Because of the complex nature of US-Mexico border relations, rental cars fall under a strange set of rules: only a select few rented in Texas can cross into Mexico, and even then, must stay within a certain distance from the border. Since we were taking the car just south of Monterrey, and therefore past the border threshold, we had to rent the car in Mexico, opting for returning the car to Nuevo Laredo rather than the more expensive one-way rental which would have allowed me to fly out of Monterrey three days later. But we were adventure seekers, and what kind of adventure would this have been without some sort of return dash north to La Frontera?

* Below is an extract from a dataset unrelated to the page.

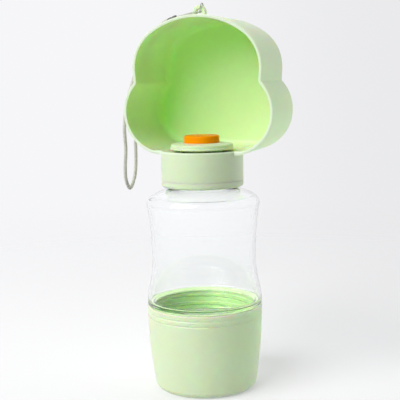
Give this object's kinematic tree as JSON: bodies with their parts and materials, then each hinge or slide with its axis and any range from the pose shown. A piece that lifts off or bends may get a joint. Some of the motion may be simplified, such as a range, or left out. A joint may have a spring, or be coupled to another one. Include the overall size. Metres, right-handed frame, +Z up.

Car rented, I got directions to our CouchSurfing host’s house from Rogue and drove on ahead, getting accustomed to our silver Chevrolet Aveo and covering the distance in about 8 minutes that it took Rogue to cover in 15. In no time, he appeared and we stepped through a pair of wrought iron gates and past three cats and a dog into the house of sushi restauranteur and gentle giant, Scotch (who, at that very moment, was away managing one of his restaurants). There, among the visual noise of a modest Mexican homestead, I met quiet, reserved Pixi, who, like Rogue, hailed from the stoic wilds of the Upper Midwest (Minneapolis, to be exact…Rogue’s from ‘scahnsin). We then piled into the Aveo for trip provisions and a late lunch, as Scotch had promised a hearty dinner that evening.
The thing many people who don’t travel abroad fail to realize is just how Americanized life has become in many places around the world. Mexicans and Brazilians and South Africans and Malaysians and Germans all pull into the parking lots of big-box retailers in their SUVs to purchase American-inspired, Chinese-made groceries and household items. Disaffected teenagers swipe through Instagram on their smart phones while parents mull over which revamped Ninja Turtle toy to buy the kids. Sure, there are and will always be significant cultural differences, but in early November, in Mexico, leftover Halloween candy was still in the clearance bin and the Christmas decorations―replete with a rosy-cheeked Santa and fake snow―were being set up at the front of the H.E.B. supermarket in a strip mall in Nuevo Laredo. We stocked up on water, bananas, bran crackers, and tuna (with veggies!) for the road, then went to the Chinese take-out joint next door and ate greasy, plastic chicken and lo mein that sunk like the Hesperus in my stomach.
We capped off the night in Scotch’s dining room with scrumdiddlyumptious bowls of beef and rice stew, along with heaps of laughs and mostly-English conversation with his family about travel, music, and the general safety and sanity issues raised by a bicycle trip through northern Mexico: an arid and inhospitable hinterland pockmarked by gangs of drug- and human-traffickers, some even masquerading as “legitimate” law enforcement and setting up roadblocks to rob motorists, a most useful factoid on the eve of our excursion into said hinterland.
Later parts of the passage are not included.